SEBI response: As per para 15.3 of the Master Circular dated July 31, 2023 for Alternative Investment Funds: Angel funds may launch schemes
subject to filing of a Term Sheet in the format as specified in Annexure 15. Such Term Sheet shall contain material information regarding the
scheme. Such Term Sheet shall be filed with SEBI within ten days of launching the scheme. As per part C of Annexure 15 of the Master Circular
dated July 31, 2023, Angel Funds are required to submit details of only material changes in the term sheet in the prescribed format.

Considering that changes in term sheet are pursuant to change in terms of investment, Angel Funds are required to submit the (revised)
term sheet and material changes in the same, if any, as soon as the said change has happened and in any case, before making any investment
pursuant to the revised terms of investment

(iv) Can we create sub schemes under each existing Schemes which shall comply with all the AIF Regulations?

SEBI Response: As per paragraph 8(iv) of the Informal Guidance Scheme, SEBI may not respond to requests where the applicable legal provisions
are not cited by the applicant. Since the applicable legal provisions are not cited and the AIF Regulations do not have any reference to the
concept of ‘sub-schemes’, no response has been provided.

4. Prajana Advisors Private Limited, Investment Manager of Athena Alternative Investments Fund (“Athena AIF”) – Dec 14, 2023

(a) Background: Athena AIF is registered as a Category III AIF.

(b) Athena AIF query: Whether a Cat III AIF can invest in Mutual Funds on a permanent basis as a part of the multi asset portfolio?
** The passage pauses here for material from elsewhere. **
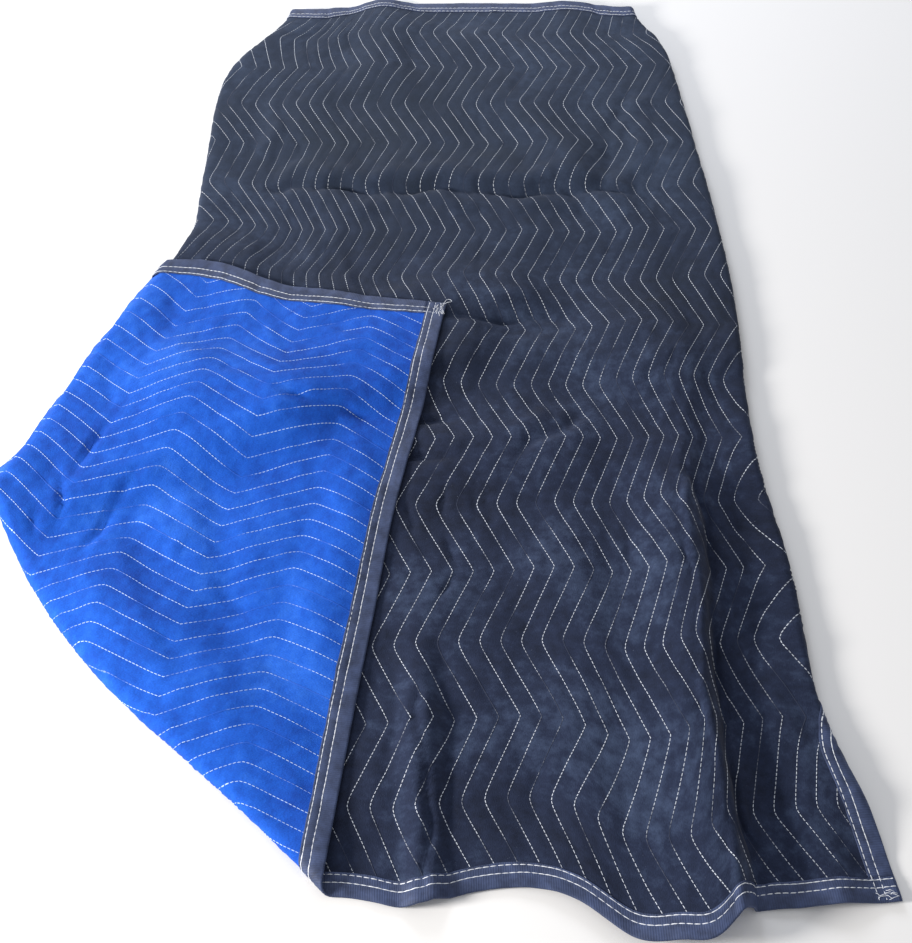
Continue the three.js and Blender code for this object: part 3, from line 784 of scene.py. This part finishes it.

(c) SEBI Response: Investment in Mutual Funds is not covered under permissible investments by a Category III AIF. However, in terms of Regulation
15(1)(f) of the AIF Regulations, un-invested portion of the investable funds and divestment proceeds pending distribution to investors of AIFs
(including Cat III AIFs) may be invested in liquid mutual funds or bank deposits or other liquid assets of higher quality such as Treasury bills, Triparty
Repo Dealing and Settlement, Commercial Papers, Certificates of Deposits, etc. till the deployment of funds as per the investment objective or the
distribution of the funds to investors as per the terms of the fund documents, as applicable.